When powering a brand new Dingo with the same battery and a shiny new brass spring, we get around 3.99 V under load, while removing the spring has no effect. This corresponds to a voltage drop of about 0.05 V on the mod.
Some numbers in the examples have been tweaked to better reflect our experiences with AW IMR batteries.
We have been asked if there is an easy way to measure absolute mod condition/performance, which obviously has to rule out the internal resistance of the battery being used. This post will hopefully provide some valuable insight.
The presented method is very accurate when the internal resistance of the battery and the mod resistance combined are small in comparison to the resistance of the atomizer. It relies on measuring and subtracting the voltage drop component that corresponds to the internal resistance of the battery from the total measured drop when placing the battery *in* the mod.
One interesting result that outlines the points being made here is this:
Compared to the Roller / Dingo, the Guppy is obviously a more efficient design, since the voltage drop component that corresponds to the mod is always smaller than that of the Roller, or the Dingo. However, same-type 16340 batteries have a slightly higher internal resistance compared to their 18XXX counterparts. This explains, for example, why the Guppy + AW 16340 IMR gives a voltage of ~3.85V to the atomizer with a ~1.0 Ohm load (borderline even for the best 16340s), while the Dingo manages around ~3.90V, thanks to the – slightly better – AW 18350 IMR. The 16340 also has a deeper discharge curve, which means that its voltage reduces a bit more abruptly compared to the 18350. This is normal when comparing different battery sizes.

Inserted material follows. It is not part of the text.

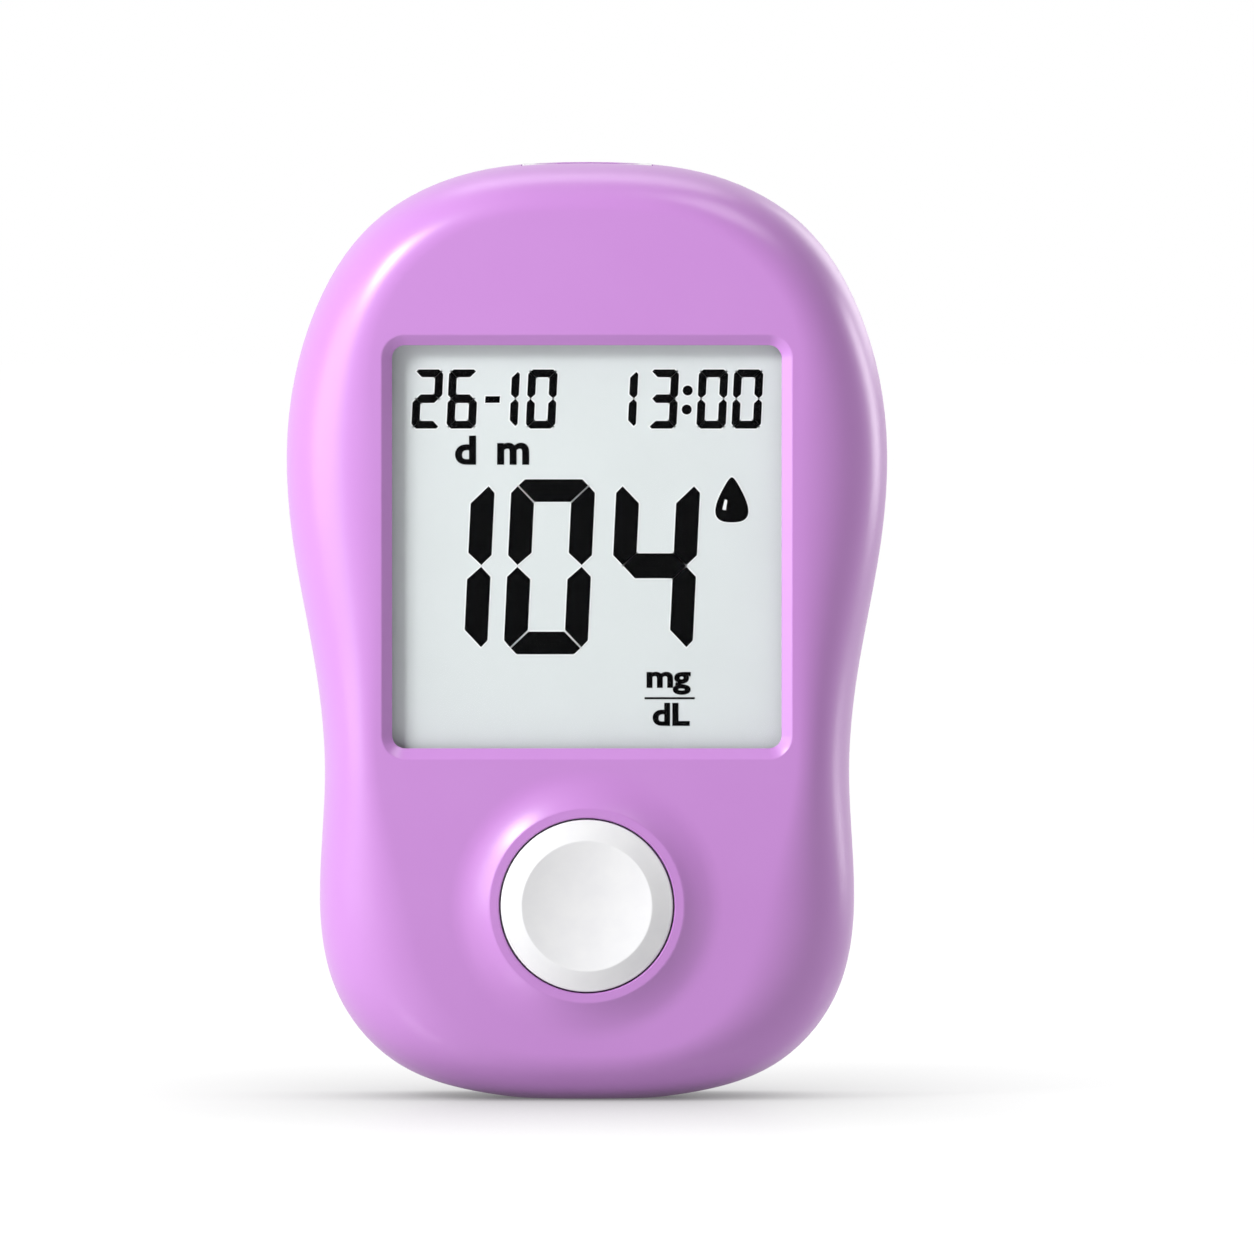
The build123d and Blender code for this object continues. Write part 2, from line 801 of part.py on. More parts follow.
# ---------------------------------------------------------------- button
def main_button():
    """Dished push button with a bevelled rim, a retaining flange and a plunger."""
    side_y = collar_y - button_proud
    crest_y = side_y - button_bevel_rise
    flange_front = inner_y + button_rest_gap
    flange_back = flange_front + button_flange_thickness
    dish = (button_dish_radius**2 + button_dish_depth**2) / (2 * button_dish_depth)
    half_turn = math.asin(button_dish_radius / dish) / 2
    dish_bottom = crest_y + button_dish_depth
    middle = (dish * math.sin(half_turn), dish_bottom - dish * (1 - math.cos(half_turn)))
    edge = button_edge_radius
    outer = [
        ThreePointArc((0, dish_bottom), middle, (button_dish_radius, crest_y)),
        Line((button_dish_radius, crest_y), (button_radius - edge, side_y)),
        ThreePointArc(
            (button_radius - edge, side_y),
            (button_radius - edge * 0.293, side_y + edge * 0.293),
            (button_radius, side_y + edge),
        ),
        Line((button_radius, side_y + edge), (button_radius, flange_front)),
        Line((button_radius, flange_front), (flange_radius, flange_front)),
        Line((flange_radius, flange_front), (flange_radius, flange_back)),
        Line((flange_radius, flange_back), (0, flange_back)),
        Line((0, flange_back), (0, dish_bottom)),
    ]
    axis = Axis((0, 0, button_z), (0, 1, 0))
    button = revolve(Plane.XY.offset(button_z) * make_face(outer), axis)
    ridges = button.edges().filter_by(GeomType.CIRCLE)
    crest = [e for e in ridges if abs(e.radius - button_dish_radius) < 0.01]
    button = fillet(crest, button_crest_radius)
    roof = dish_bottom + button_wall
    button -= peg(0, button_z, button_radius - button_wall, roof, flange_back + 1)
    post_end = dome_top_y() - dome_gap
    button += peg(0, button_z, button_post_radius, roof - 0.2, post_end)
    for n in range(button_ribs):
        rib = block(
            (button_post_radius - 0.3, button_radius - button_wall / 2),
            (roof - 0.2, flange_back - button_flange_thickness / 2),
            (-button_rib_thickness / 2, button_rib_thickness / 2),
        )
        button += Pos(0, 0, button_z) * Rot(0, 360 / button_ribs * n, 0) * rib
    return button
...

The adapter used to measure the internal battery resistance is basically a 510-to-510 adapter with stranded copper conductors (wires) soldered on its positive and negative poles. The resistance of this contraption is too small to play any significant role – it’s a very handy gadget that anyone can easily build and use to assess the condition and quality of any battery.